Not a week goes by where I am not dropping by Purdy’s at least twice. Combing over the racks, waiting for something to catch my eye that I may have missed. This past week I noticed an Oakville district Merlot from one of the original Silver Oak founders, Ray Duncan. The bottle that caught my eye was elegant with a paper-less label—just a shiny, gold, negative space Twomey banner and simple, uncluttered white script outlining the pertinent information. But, that mattered little next to the price: $24.99. More importantly, the suggested retail price, an out-of-my-league $54.99.

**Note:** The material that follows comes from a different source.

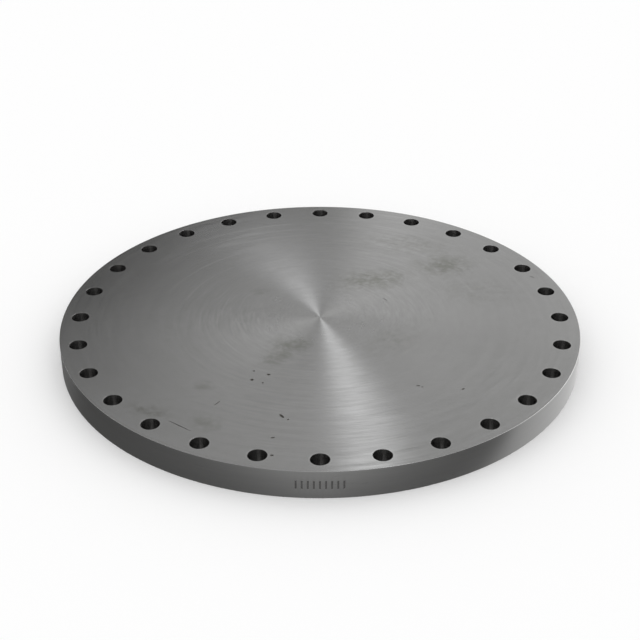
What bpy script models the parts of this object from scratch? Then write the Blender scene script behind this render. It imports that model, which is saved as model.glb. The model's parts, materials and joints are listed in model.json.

It wasn’t until I went back today to snap a Twitpic shot with my Blackberry and inquire about my new find that I realized that I’d been walking past this bottle for 6 months. While I haven’t been buying much Merlot this past spring and summer, this shows the importance of a flea market approach to wine shopping.
This is not a wine that has gone unnoticed by the authorities, earning a 94-point score from Robert Parker in 2002. The ’04 vintage was enthusiastically received by Gary Vaynerchuk of Wine Library TV with a 92+ point score and a strong comparison to the great Merlots of Pomerol.
No monster here—the nose is actually quite honed and nimble. An individualized display of unmuddled fruit offering deep black cherry, sweet red raspberry, tart cranberry and overripe currant. Menthol and cherry liqueur with pine resin on the back-end. The oak becomes more prominent as the wine opens but remains in check.
Opens juicy, not jammy, with fruit that remains structurally lean and flavor rich. Earth and spice profile is distinctly powdery, on the other hand—cocoa powder, chalk, cinnamon, and bitter coffee. There are still plenty of tannins living on the back end despite 6 years of bottle age. This wine offers much to connect with, the least of which is a departure from the characteristics that have given Merlot a bad name as linear, lackluster, and soft—an oak delivery system. No syrup and sap here, and at $25, not a difficult call to make.
Stop by Purdy’s if your interested in a deal. If I had the space in my apartment and my budget, I would snatch a case. $45 is about the bare bones Internet price, so you can stun your friends with the generosity of your wine giving—assuming they Google snoop the value of their gifts, of course. But after they try it, there is a good chance they will.